Just being posted all the way from Valcartier to Victoria and we were driving all the way and getting to see each province, that was unbelievable. That, to me, right there, made my life.
I'm Sgt. Mireille Gauthier, medical radiation technologist from 2 Field Amb in Petawawa, Ontario.
I enrolled in the CAF back when I was in college in X-rays school. At that time, it was very intimidating the thought of joining the military. I wanted opportunities to work in different environments and that's exactly what the CAF was offering for me. I grew up in La Tuque, Quebec, and I was in a very small location, 20 kilometres down a dirt road by a lake, very isolated. Thinking about going outside of the province, the country, all of that was very intimidating to me.
My father was definitely somebody who inspired me as I was growing up, for sure. And I'd work with him in whatever he was doing. If it was mechanic for the car, I was with him. So, I felt like I could just do whatever I wanted with him. Whatever he was doing, I was capable of helping as well. He always gave me those opportunities.
I feel like I have the same challenges as my husband has with balancing family and work life. It's always hard when we're going on a deployment exercise course, we both have to say the same good-bye to our kids and that's difficult no matter who you are. As much as I love being posted away and being in different work environments, it's also been difficult to be away from my family, being away from my parents, my sisters. I have lots of amazing memories of my career.
Lately, I had the opportunity to go out and work with the Navy on an exercise. So, we had to cross the Atlantic to get there and to do our exercise over there. And I was part of the medical team there. So, we had our little medical bay and while I was out there, we were on a naval replenishment unit, which meant that we would fuel other ships that would come alongside of us. And I remember just looking at all the sailors working, making that happen, the communication between the ships for all that to be coordinated. It's incredible to see. It's something I never thought I'd get to witness in my career.

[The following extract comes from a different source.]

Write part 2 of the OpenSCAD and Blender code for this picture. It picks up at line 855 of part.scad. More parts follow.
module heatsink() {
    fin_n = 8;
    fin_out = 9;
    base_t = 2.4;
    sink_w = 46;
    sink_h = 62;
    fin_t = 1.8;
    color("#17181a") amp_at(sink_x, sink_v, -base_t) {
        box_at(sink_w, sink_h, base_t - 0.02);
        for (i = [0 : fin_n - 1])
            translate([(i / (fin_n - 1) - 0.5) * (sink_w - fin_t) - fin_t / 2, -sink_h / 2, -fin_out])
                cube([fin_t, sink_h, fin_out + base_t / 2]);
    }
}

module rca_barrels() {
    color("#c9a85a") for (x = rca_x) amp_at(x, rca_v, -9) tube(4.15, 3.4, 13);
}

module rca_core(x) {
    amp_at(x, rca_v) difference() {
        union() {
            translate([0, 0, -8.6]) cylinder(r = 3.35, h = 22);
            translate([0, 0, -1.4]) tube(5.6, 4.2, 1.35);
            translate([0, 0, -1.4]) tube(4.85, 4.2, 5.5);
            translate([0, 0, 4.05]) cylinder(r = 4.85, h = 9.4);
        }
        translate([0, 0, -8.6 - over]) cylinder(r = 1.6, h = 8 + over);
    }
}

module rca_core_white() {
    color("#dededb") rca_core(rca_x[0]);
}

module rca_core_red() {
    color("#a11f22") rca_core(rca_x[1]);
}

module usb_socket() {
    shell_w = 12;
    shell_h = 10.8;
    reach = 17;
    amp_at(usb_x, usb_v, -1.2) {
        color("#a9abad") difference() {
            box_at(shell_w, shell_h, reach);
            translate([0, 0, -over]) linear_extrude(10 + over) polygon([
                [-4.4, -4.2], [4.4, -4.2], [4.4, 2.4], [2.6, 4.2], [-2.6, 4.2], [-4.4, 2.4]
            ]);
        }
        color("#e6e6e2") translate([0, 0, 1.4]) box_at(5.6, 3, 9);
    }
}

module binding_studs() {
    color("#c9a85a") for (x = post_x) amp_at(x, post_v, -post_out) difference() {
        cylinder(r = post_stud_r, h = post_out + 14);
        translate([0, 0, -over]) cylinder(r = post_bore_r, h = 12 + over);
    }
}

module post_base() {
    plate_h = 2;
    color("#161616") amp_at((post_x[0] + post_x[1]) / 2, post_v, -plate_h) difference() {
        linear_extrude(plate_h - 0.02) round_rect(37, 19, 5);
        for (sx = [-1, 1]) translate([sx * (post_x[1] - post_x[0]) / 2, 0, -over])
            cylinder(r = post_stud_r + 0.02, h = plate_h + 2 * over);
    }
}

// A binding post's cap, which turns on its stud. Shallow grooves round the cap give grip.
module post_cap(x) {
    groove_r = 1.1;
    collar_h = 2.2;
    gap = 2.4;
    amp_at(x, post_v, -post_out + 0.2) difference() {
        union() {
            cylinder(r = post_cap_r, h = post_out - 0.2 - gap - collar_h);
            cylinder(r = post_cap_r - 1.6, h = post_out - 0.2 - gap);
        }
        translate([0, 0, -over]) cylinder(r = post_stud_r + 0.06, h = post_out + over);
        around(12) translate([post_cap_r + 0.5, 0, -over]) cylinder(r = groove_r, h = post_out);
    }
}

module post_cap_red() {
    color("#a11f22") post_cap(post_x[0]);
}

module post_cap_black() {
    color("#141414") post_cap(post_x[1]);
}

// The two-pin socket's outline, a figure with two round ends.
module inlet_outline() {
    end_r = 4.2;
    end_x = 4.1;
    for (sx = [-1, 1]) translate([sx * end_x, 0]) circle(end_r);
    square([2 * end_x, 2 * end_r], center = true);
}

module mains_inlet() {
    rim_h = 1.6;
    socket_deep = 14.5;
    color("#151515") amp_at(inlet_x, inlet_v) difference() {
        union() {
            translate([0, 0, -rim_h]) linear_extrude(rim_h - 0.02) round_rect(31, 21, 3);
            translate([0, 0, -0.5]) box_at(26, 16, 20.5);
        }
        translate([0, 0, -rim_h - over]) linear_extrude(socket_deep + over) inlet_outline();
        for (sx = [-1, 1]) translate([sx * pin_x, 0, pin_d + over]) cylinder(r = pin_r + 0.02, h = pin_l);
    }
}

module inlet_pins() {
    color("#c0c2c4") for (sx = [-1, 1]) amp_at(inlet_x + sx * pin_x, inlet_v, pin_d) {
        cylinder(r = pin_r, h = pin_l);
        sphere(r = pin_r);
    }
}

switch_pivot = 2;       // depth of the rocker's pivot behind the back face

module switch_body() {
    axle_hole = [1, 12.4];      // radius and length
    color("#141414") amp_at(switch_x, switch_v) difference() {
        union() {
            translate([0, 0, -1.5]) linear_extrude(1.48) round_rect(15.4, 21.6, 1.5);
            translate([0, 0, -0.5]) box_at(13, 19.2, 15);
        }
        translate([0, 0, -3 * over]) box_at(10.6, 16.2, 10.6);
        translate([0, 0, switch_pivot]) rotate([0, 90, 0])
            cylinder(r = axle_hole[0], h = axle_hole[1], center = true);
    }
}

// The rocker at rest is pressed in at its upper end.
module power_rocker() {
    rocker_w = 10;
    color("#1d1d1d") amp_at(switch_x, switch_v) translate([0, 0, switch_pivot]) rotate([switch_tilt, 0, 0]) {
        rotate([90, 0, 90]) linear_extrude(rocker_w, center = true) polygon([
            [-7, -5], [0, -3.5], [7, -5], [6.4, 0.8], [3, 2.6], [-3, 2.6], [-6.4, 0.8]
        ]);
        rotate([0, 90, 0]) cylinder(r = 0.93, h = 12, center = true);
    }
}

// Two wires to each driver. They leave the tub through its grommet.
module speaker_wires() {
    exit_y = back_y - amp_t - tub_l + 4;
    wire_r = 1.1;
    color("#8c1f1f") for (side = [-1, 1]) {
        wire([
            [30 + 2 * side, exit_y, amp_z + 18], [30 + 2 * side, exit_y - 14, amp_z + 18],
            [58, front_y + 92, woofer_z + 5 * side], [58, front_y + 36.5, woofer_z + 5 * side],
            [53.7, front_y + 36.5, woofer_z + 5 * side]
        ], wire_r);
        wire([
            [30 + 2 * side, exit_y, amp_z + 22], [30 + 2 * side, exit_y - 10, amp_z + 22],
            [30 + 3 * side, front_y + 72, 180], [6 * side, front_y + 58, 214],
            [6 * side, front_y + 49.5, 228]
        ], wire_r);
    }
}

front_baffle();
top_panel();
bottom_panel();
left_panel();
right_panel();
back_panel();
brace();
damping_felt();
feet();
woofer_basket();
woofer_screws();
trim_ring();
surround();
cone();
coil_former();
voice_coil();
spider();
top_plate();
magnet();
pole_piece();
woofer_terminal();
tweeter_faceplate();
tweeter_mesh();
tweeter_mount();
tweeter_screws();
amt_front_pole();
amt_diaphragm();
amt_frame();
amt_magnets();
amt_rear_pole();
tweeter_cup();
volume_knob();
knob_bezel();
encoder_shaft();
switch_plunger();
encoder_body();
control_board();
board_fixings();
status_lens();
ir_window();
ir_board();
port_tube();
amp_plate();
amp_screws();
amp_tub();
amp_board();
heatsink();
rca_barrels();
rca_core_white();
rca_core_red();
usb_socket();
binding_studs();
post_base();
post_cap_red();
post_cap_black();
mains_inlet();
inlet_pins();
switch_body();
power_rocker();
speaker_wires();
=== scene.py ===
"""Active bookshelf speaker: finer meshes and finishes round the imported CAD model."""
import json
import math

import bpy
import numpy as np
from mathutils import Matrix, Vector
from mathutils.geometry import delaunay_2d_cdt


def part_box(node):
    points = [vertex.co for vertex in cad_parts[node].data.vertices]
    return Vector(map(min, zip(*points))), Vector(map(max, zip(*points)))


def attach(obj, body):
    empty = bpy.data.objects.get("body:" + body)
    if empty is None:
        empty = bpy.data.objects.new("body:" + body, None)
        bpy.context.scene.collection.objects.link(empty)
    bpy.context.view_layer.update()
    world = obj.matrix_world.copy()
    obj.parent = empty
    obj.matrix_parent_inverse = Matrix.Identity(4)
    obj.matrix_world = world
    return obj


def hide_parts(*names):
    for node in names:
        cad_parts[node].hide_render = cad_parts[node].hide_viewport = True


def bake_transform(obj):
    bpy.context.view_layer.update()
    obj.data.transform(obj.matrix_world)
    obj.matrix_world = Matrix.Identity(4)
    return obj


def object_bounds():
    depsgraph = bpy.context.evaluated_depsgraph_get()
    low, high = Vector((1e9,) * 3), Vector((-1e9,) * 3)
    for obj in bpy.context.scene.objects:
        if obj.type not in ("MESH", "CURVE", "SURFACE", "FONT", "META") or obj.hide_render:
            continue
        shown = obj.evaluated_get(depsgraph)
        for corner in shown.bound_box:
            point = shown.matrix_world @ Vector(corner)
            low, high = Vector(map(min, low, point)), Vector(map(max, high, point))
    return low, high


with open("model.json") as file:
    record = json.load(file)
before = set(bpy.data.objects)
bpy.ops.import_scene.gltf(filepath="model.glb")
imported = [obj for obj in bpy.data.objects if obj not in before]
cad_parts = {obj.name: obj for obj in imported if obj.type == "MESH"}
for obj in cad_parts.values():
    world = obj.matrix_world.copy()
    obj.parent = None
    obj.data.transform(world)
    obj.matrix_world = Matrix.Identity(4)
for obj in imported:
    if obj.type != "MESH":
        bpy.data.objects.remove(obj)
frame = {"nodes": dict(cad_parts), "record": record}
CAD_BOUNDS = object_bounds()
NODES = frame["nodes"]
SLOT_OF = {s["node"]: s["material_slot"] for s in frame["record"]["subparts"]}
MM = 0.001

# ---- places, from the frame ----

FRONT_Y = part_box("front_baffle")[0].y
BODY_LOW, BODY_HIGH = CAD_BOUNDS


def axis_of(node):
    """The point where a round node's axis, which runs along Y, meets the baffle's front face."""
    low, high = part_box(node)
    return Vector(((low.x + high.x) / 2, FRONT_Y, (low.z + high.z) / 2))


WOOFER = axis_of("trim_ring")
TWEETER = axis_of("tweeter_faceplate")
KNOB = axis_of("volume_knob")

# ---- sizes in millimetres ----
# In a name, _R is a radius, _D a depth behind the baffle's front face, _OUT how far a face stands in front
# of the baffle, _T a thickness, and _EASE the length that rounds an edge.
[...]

What makes me smile the most within the Canadian Armed Forces are the patients. Some days, I'm doing admin, admin, admin and I'm swamped and I'm having a difficult day myself and I'd say: "You know what? I'm gonna do the next patient." Because sometimes, as a sergeant, you're more into the administrative side of things. Performing an exam on the patient, you ask them a few questions and you know that for them, it's a difficult day. No one is excited to come and take X-rays. They're either injured or something is wrong with them and they want answers. And that's when the magic happens. That's when we get to use our equipment and our skillset. So, you have to talk a little bit with them. And usually, when I can get a smile off of them, then, that gives me a smile. That makes my day. Patients are kings when they walk in here and that's what I try to work by.